The film is centered on its title heroine and Madison has quite the role to fill. She is brash, loud, and ferocious; purposefully abrasive given her cutthroat line of work. Madison has to walk a fine line as those qualities do not always translate well onto the screen as audiences tend not to like to be drawn into the chaotic orbit which these characters often cast. To circumvent this, Baker gives Madison plenty of time for us to warm up to her. We get to see her with her guard down and begin to learn about what actually drives her. There is a phenomenal scene early on after Ivan proposes to Ani and we see her begin to weigh what he is offering, if he is actually offering it at all. For audiences who do not feel a sense of elation when she finally agrees to marry her new beau, the remainder of the film may be a frustrating experience, but for those who can not help but smile at this flash of young love and a chance for Ani to set her life onto a new course will be in for a wild and unpredictable ride.
After their fling in Vegas, the new couple returns to New York City to begin their life together. Eidelshtein similarly has a difficult character, effusing manic energy while not getting on the nerves of audiences who may have little tolerance for his consequence-free lifestyle. Ivan almost always has a puppy dog innocence about him so we almost feel a bit of awe-shucks pity for the boy against all of our better judgment. It is an expertly laid trap by Baker who, through this characterization on the page and teasing this specific brand of manic performance out of Eidelshtein, has placed us squarely in Ani’s position and therefore forcing us into empathizing with her regardless of how our personal demographics match up to hers. Baker does however let the boy off easier than many of his other protagonists, almost trying to make us sympathize with him when his parents pull the golden spoon out of their baby’s mouth and he begins to cry. This is just one of many instances where Baker wraps his characters as if to try and soothe them in a way that seems rather unlike his other work. It is not so much to say that he is afraid to kill his darlings, but there seems to be something akin to brotherly protection at work here.
It is hard to say that the happy couple has fallen into a rhythm of everyday life in their first week as husband and wife, but whatever semblance of order they may have had is quickly turned on its head when Vlad (Nazar Khamis) and Igor (Yura Borisov) show up at the door at the behest of Toros (Karren Karagulian), the bulldog of the Zakharov family, seeking to bring Ivan and Ani to the courthouse to get their marriage annulled. It starts out as a funny scene, Toros being interrupted during a baptism and then Eidelshtein really laying on that foppish charm as he frantically runs around the mansion in his boxers, but once he makes a run for the door and off of the estate, the scene takes a much darker turn, though it does not totally abandon its comic undertones. What plays out is an extended hostage sequence as Toros and his goons panic at the terrible look of the scene of three grown men in a wrecked living room with a young woman bound by a telephone wire and gagged on a scarf. It is a harrowing scene, even if it stays darkly comic, and it shows us flashes of Ani’s street smarts taking into account any sliver of a chance to gain an advantage over these men.

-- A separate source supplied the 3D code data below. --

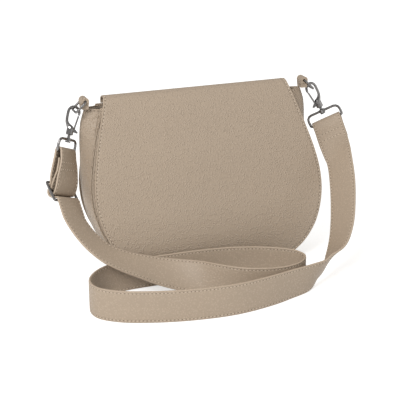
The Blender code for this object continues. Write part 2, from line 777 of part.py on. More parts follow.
def twisted(place, distance):
    """The ways along the strap's width and to its rear, which turn between its tip and the slider."""
    tip = SLIDER_DROP * TAIL_SHARES[0][0]
    share = (distance - tip) / (SLIDER_DROP - SLIDER_REACH - tip)
    turn = Matrix.Rotation(place.twist * min(max(share, 0.0), 1.0), 3, place.down)
    return turn @ place.along, turn @ place.rear


def make_slider(place):
    """A flat frame, tilted between the strap's layers, and its middle bar."""
    middle = place.bar + place.down * SLIDER_DROP
    along, rear = twisted(place, SLIDER_DROP)
    way = place.down * math.cos(SLIDER_TILT) - rear * math.sin(SLIDER_TILT)
    half_width = STRAP_WIDTH / 2 + STRAP_PLAY + BAR_RADIUS
    points = rounded_loop(middle, along, way, half_width, SLIDER_REACH, BAR_CORNER, BAR_CORNER)
    level = along.cross(way)
    nickel(tube("slider_frame", points, [BAR_RADIUS] * len(points), level, True))
    half = half_width - BAR_RADIUS - GAP
    nickel(turned_part("slider_bar", [(BAR_RADIUS, -half), (BAR_RADIUS, half)], middle, along))


def arc(centre, radius, start, end):
    """Points down and to the rear of a centre, from one turn to another."""
    turns = [start + (end - start) * step / ARC_STEPS for step in range(ARC_STEPS + 1)]
    return [(centre[0] + radius * math.sin(turn), centre[1] + radius * math.cos(turn)) for turn in turns]


def left_end():
    """The strap from its tip, round the slider's bar, over the bail and out through the slider."""
    turn = BAR_RADIUS + GAP + STRAP_SHEET / 2
    layer = STRAP_SHEET + GAP
    middle = (SLIDER_DROP, 0.0)
    drop = SLIDER_REACH * math.cos(SLIDER_TILT)
    out = SLIDER_REACH * math.sin(SLIDER_TILT)
    low = (SLIDER_DROP + drop, -out)
    inner = out - turn
    reach = SLIDER_DROP - drop
    tail = [(SLIDER_DROP * share, layer - turn - FRONT_BOW * bow) for share, bow in TAIL_SHARES]
    front = [(SLIDER_DROP * share, -turn - FRONT_BOW * bow) for share, bow in reversed(BOW_SHARES)]
    rear = [(reach * share, turn + (inner - turn) * share + REAR_BOW * bow) for share, bow in BOW_SHARES]
    return [
        *tail,
        (SLIDER_DROP - SLIDER_REACH, layer - turn),
        *arc(middle, turn, TAIL_ENTRY, FRONT_LEAVE),
        *front,
        *arc((0.0, 0.0), turn, math.pi, math.tau),
        *rear,
        (reach, inner),
        *arc(middle, turn + layer, REAR_ENTRY, math.pi / 2),
        *arc(low, turn, -math.pi / 2, -math.pi / 2 - SLIDER_LEAVE),
    ]


def right_end():
    """The strap up its front, over the bail and down to its sewn tip."""
    turn = BAR_RADIUS + GAP + STRAP_SHEET / 2
    half = (STRAP_SHEET + GAP) / 2
    return [
        (STRAP_END, -half),
        (STRAP_SPREAD, -half),
        *arc((0.0, 0.0), turn, math.pi, math.tau),
        (STRAP_SPREAD, half),
        (STRAP_END, half),
    ]


def laid(place, path):
    """Six numbers for each point of an end's path: the point, then the way of the strap's width."""
    found = []
    for down, back in path:
        along, rear = twisted(place, down)
        found.append((*(place.bar + place.down * down + rear * back), *along))
    return found


def strap_stations():
    left = laid(hanging("left"), left_end())
    right = laid(hanging("right"), right_end())
    route = [(*point, *way) for point, way in STRAP_ROUTE]
    free = smooth_rows([left[-2], left[-1], *route, right[0], right[1]], ROW_STEPS, 3)
    return left + free[2 * ROW_STEPS : -2 * ROW_STEPS] + right


def make_strap():
    """A flat band swept through all its stations."""
    stations = strap_stations()
    loops = []
    for index, station in enumerate(stations):
        point = Vector(station[:3])
        before = Vector(stations[max(index - 1, 0)][:3])
        after = Vector(stations[min(index + 1, len(stations) - 1)][:3])
        way = (after - before).normalized()
        across = Vector(station[3:])
        across = (across - way * across.dot(way)).normalized() * STRAP_WIDTH / 2
        thick = way.cross(across).normalized() * STRAP_SHEET / 2
        loops.append([point + across * i + thick * j for i, j in ((-1, -1), (1, -1), (1, 1), (-1, 1))])
    leather(lofted("strap", loops))


def make_hangers():
    for name in SIDES:
        place = hanging(name)
        make_tab(name, place)
        make_ring(name, place)
        make_hook(name, place)
        make_gate(name, place)
        make_bail(name, place)
    make_slider(hanging("left"))


start_empty()
make_body()
make_flap()
make_snap()
make_hangers()
make_strap()
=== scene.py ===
import math

import bmesh
import bpy
import numpy as np
from mathutils import Matrix, Vector, kdtree, noise
from mathutils.bvhtree import BVHTree


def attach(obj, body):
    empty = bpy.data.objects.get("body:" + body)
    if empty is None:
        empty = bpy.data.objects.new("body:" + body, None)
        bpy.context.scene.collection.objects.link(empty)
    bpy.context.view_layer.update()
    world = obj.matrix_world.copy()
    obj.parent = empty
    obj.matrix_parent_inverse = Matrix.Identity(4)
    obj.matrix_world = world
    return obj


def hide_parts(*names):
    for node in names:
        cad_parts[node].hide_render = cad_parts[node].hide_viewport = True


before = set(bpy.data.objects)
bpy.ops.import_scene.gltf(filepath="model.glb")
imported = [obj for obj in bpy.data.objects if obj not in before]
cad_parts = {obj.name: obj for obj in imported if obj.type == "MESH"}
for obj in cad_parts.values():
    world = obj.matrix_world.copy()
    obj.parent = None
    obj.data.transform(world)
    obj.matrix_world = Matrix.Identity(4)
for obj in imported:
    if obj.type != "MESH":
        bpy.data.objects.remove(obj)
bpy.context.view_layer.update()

# The studio: a white floor that still takes the bag's shadow, one wide lamp high over the front,
# a weaker one from the right, and the camera as far off and as high as the photographer stood.
CAMERA_LENS = 100.35
CAMERA_DISTANCE = 1.100
CAMERA_TURN = math.radians(21.6)
CAMERA_RISE = math.radians(19.9)
FILL_STRENGTH = 0.62
FLOOR_LIFT = 0.56
FLOOR_RADIUS = 8

camera_data = bpy.data.cameras.new("camera")
camera_data.lens = CAMERA_LENS
camera_data.sensor_width = 36
camera_data.clip_start = 0.05
camera_data.clip_end = 50
camera = bpy.data.objects.new("camera", camera_data)
bpy.context.scene.collection.objects.link(camera)
bpy.context.scene.camera = camera
aim = Vector((0.0031, 0.020, 0.0555))
level_way = Vector((math.sin(CAMERA_TURN), math.cos(CAMERA_TURN), 0.0))
looking = level_way * math.cos(CAMERA_RISE) - Vector((0.0, 0.0, math.sin(CAMERA_RISE)))
camera.location = aim - looking * CAMERA_DISTANCE
camera.rotation_mode = "QUATERNION"
camera.rotation_quaternion = looking.to_track_quat("-Z", "Y")
bpy.context.scene.view_settings.view_transform = "Standard"


def add(tree, kind, values=(), **settings):
    """One shader node with its settings, and its inputs as numbers or as other nodes' outputs."""
    made = tree.nodes.new(kind)
    for name, value in settings.items():
        setattr(made, name, value)
    for name, value in dict(values).items():
        socket = made.inputs[name]
        if isinstance(value, bpy.types.NodeSocket):
            tree.links.new(value, socket)
        else:
            socket.default_value = value
    return made


def maths(tree, operation, *values):
    """What one math node gives for numbers or other nodes' outputs."""
    return add(tree, "ShaderNodeMath", dict(enumerate(values)), operation=operation).outputs[0]


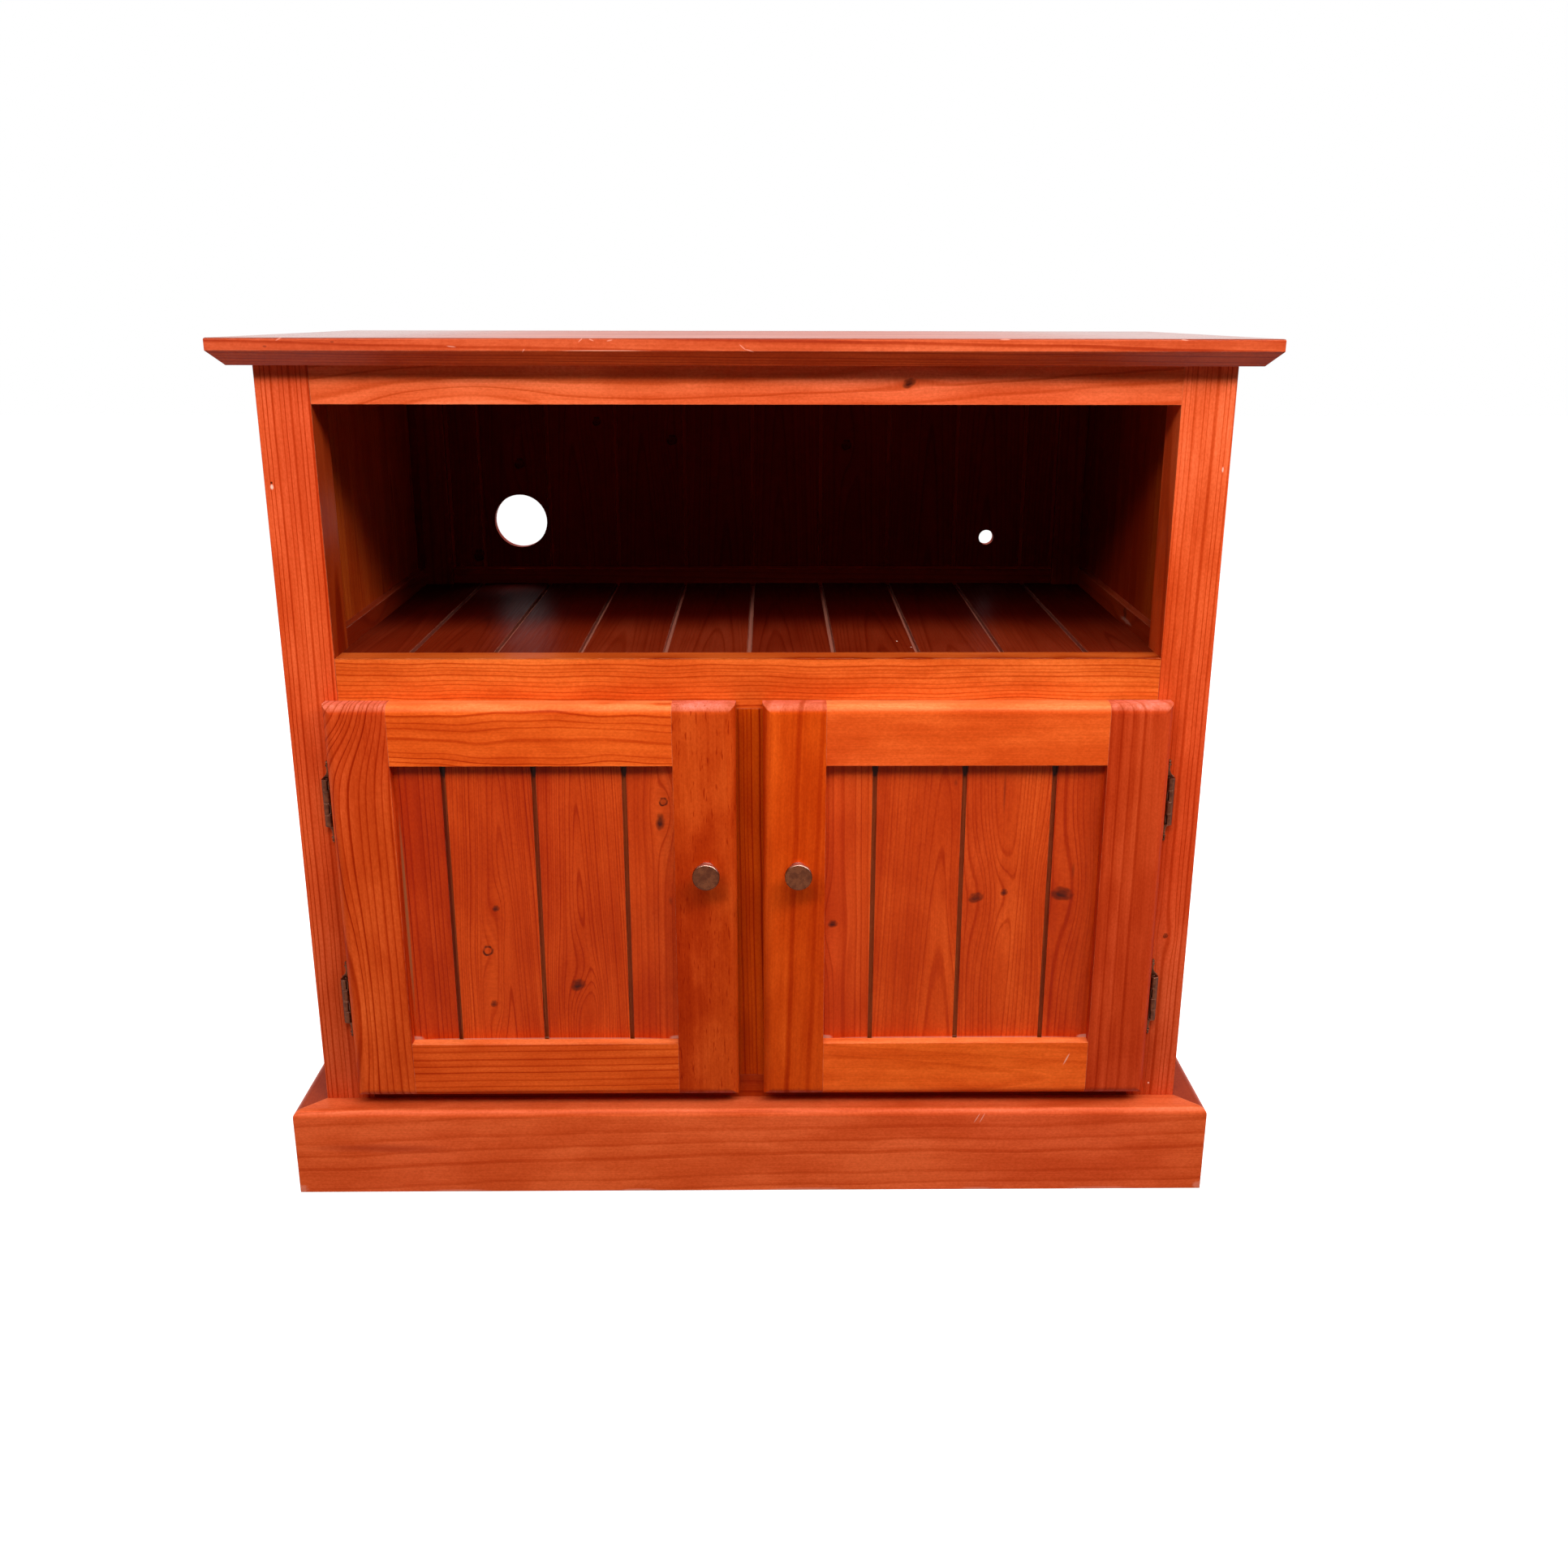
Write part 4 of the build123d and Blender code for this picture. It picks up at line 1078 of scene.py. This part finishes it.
    def panel_marks(self) -> tuple[Mark, ...]:
        """Gives the pale finish gathered in the bottom corners, the painted shade at the grooves'
        top ends, and the dark smudges of the panel.
        """
        back = self.panel_front
        middle = self.hand * self.panel_middle
        joints = [middle + step * self.pitch for step in (-1, 0, 1)]
        corners = [middle + step * (self.panel_half - 0.0015) for step in (-1, 1)]
        marks = [Mark((x, back, self.panel_foot + MILLIMETRE), (0.010, 0.004, 0.0035),
                      PALE_BUILD_UP) for x in corners]
        marks.append(Mark((middle, back, self.panel_foot + 0.0005),
                          (self.panel_half, 0.004, 0.0012), PALE_BUILD_UP, 0.45, blur=0.3))
        # Painted shade at the top ends of the grooves, under the top rail.
        marks += [Mark((x, back, self.panel_head), (0.0036, 0.014, 0.019), NEAR_BLACK, 0.9, blur=0.2)
                  for x in joints]
        if self.side == "left":
            marks.append(Mark((corners[0] + MILLIMETRE, back, 0.310), (0.0022, 0.006, 0.130),
                              (0.34, 0.125, 0.045), 0.75, blur=0.6))
        smudges = ([(-0.0803, 0.3245, 0.003, 0.006)] if self.side == "left"
                   else [(0.2038, 0.4494, 0.0025, 0.005), (0.2525, 0.4400, 0.0018, 0.030),
                         (0.3255, 0.3560, 0.0022, 0.012)])
        marks += [Mark((x, back, z), (wide, 0.004, high), SMUDGE, 0.6, blur=0.9)
                  for x, z, wide, high in smudges]
        return tuple(marks)

    def panel_finish(self) -> WoodFinish:
        """Gives the finish of the tongue-and-groove boards behind the frame."""
        groove = self.panel_front + 0.0012
        start = self.hand * self.panel_middle - 2 * self.pitch
        row = BoardRow(RIGHT, start, self.pitch, boards=self.panel_boards())
        return replace(
            PANEL, name=f"{self.side.title()} door panel boards",
            pith=(0.0, self.panel_front, 0.0), seed=47.0 if self.side == "left" else 53.0,
            knots=self.panel_knots(), marks=self.panel_marks(), row=row,
            # Painted shade on the floors of the grooves.
            painted_inner_shade=PaintedInnerShade(BACK, groove, groove + 0.0008, (0.42, 0.72, 1.3),
                          stop=self.panel_front + 0.0060))

    def dress(self, effects: Effects, knob: Material, bronze: Material, steel: Material) -> None:
        """Puts every finish of the door in place.

        Args:
            effects: The shared node groups.
            knob: The knob's finish.
            bronze: The hinges' finish.
            steel: The hidden screws' and strike plates' finish.
        """
        finishes = {**self.stile_finish(), **self.rail_finish(),
                    f"{self.side}_door_panel_boards": self.panel_finish()}
        for node, finish in finishes.items():
            dress(node, finish.build(effects))
        dress(f"{self.side}_knob", knob)
        for part in ("hinge_door_leaves", "hinge_door_screws"):
            dress(f"{self.side}_{part}", bronze)
        for part in ("knob_screw", "strike_plate"):
            dress(f"{self.side}_{part}", steel)


@dataclass
class Top:
    """The bevelled top, glued up from planks, with its blocks and screws."""

    front: float = -0.2422
    plank: float = 0.1
    bevel_head: float = 0.859

    def front_marks(self) -> tuple[Mark, ...]:
        """Gives the pale nicks along the front edge's arrises and two dark spots of painted shade
        for dents.
        """
        nicks = ((-0.4140, 0.8690, 0.0040, -0.5), (-0.1476, 0.8682, 0.0030, -0.7),
                 (-0.1378, 0.8684, 0.0028, 0.4), (-0.1217, 0.8680, 0.0032, -0.2),
                 (-0.0037, 0.8623, 0.0045, 0.7), (-0.1987, 0.8590, 0.0026, -0.9),
                 (-0.2621, 0.8626, 0.0050, 0.1), (0.0027, 0.8594, 0.0050, 0.3),
                 (0.2300, 0.8692, 0.0060, 0.0), (0.3900, 0.8690, 0.0040, 0.1))
        marks = [Mark((x, self.front, z), (long, 0.003, 0.0007), (0.98, 0.40, 0.28), 0.5,
                      (0.0, lean, 0.0)) for x, z, long, lean in nicks]
        marks.append(Mark((-0.128, self.front, 0.8592), (0.045, 0.003, 0.0006),
                          (0.98, 0.40, 0.26), 0.7))
        # Two dark spots of painted shade stand for dents.
        marks += [Mark((x, self.front, z), (0.0022, 0.003, 0.0011), (0.22, 0.020, 0.008), 0.6)
                  for x, z in ((-0.4271, 0.8625), (-0.3672, 0.8664))]
        return tuple(marks)

    def dress(self, effects: Effects, bare: Material, steel: Material) -> None:
        """Puts the top's finishes in place.

        Args:
            effects: The shared node groups.
            bare: The fixing blocks' finish.
            steel: The fixing screws' finish.
        """
        finish = replace(
            RAIL, name="Top planks", pith=(0.0, 0.030, 0.81), seed=61.0,
            early=(0.76, 0.125, 0.046), warm=(0.82, 0.160, 0.056), spacing=0.0052,
            contrast=0.75, wander=0.0016, taper=0.012, edge_wear_and_highlight=0.8, edge_wear_and_highlight_tint=(0.95, 0.36, 0.22),
            gloss=0.10, roughness=0.15, streak=0.10, relief=0.03, dulled=0.36,
            # Painted shade: darker on the upper face, and on the bevel and underside below the
            # front band.
            painted_up_lighting=(0.30, 0.072, 0.042), painted_up_lighting_strength=0.9, marks=self.front_marks(),
            fades=(Fade(DOWN, -self.bevel_head - MILLIMETRE / 2, -self.bevel_head + MILLIMETRE,
                        (1.0, 0.72, 0.36)),),
            row=BoardRow(BACK, self.front, self.plank, 0.2))
        dress("top_panel", finish.build(effects))
        dress("top_fixing_blocks", bare)
        dress("top_fixing_screws", steel)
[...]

This tips off into the extended second half of the second act as this motley crew scrambles across Long Island to find Ivan; an Odessey that stretches long into the evening conjuring up memories of Martin Scorsese‘s dusk-till-dawn romp, After Hours (1985). Anora takes on a totally different flavor in Ivan’s absence and transporting Ani into this new environment, and while it is an enjoyable enough hang, Baker seems to run out of steam as the night wears on and on. Slowly but surely, Baker is fostering a growing respect between Igor and Ani – something that will pay off later – but by and large, it feels like he is repeating himself as they scramble from one location to the next and as Toros desperately waves a thirst trap Instagram photo of Ivan’s demanding strangers tells him if they saw this boy. It is funny at first, and it falls well into the pattern of Baker’s previous works that delve into frantic chaos as the dream begins to shatter, but it is lacking that same thesis statement that has propelled those same works. Subbing out these antics for something more nuanced really does a disservice to Madison as it handicaps Ani morphing her into a more passive participant caught in the riptide and we do not get as vibrant a portrait of her as we would like. She never loses the spark but is often not allowed in the ring to let us see her fight.
What makes Anora different from the rest of his resume is that the dream is not broken by a sudden jolt but rather, Baker hits snooze a few times to ease us into our disillusionment. To cite another Scorsese film, this third act is emblematic of the much slower and more contemplative third act of The Irishman (2019). Steady, it moves with the speed of molasses, but it is never not engaging. It is like witnessing a disaster and being helpless to intervene. With the arrival of Nikolai (Aleksey Serebryakov) and Galina Zakharov (Darya Ekamasova), the narrative tells us that we have entered into dangerous territory, but it ends up being all bark and no bite for us in the auditorium. The events are certainly shattering, but we never feel the danger that we are supposed to because these events have been so clearly telegraphed since Toros and his thugs entered the scene over an hour before. Baker does toy with our emotions, sometimes giving us a glimmer of hope, but we never doubt where this story is heading and so the – for lack of a better term – reveal of the Zakharov’s entering the fray is not the narrative weapon that Baker treats it as.
Ultimately, though, Anora is Ani’s story and it ends in her control, even if it is the shattering revelation that she has no control in a situation where she is, paradoxically, the only person in control. It is a theme that unites all of Baker’s protagonists, but he gets sidetracked and has a little too much fun this outing to deliver the same kind of thought-out thesis as he has in the past. The film never quite capitalizes on the luxury of the rich, and while it is thankful that Baker did not choose to use some influencer to fill the role of Ivan as Ani’s key to success, he frustratingly hints at wanting to eviscerate the state of the immigration system given that Ani and Ivan are accused of partaking in a green card wedding but eventually shies at the opportunity to shine a light on how the laws do not apply the same way depending on your tax bracket. While Anora may not be as thematically rich, it does not detract from just how fun and bubblegum-tragic the film is. It is incredibly watchable given its subject matter and its runtime, and though it seems Baker is leaving a lot on the table, he delivers a thrilling and exciting film that captures our attention and refuses to let us look away.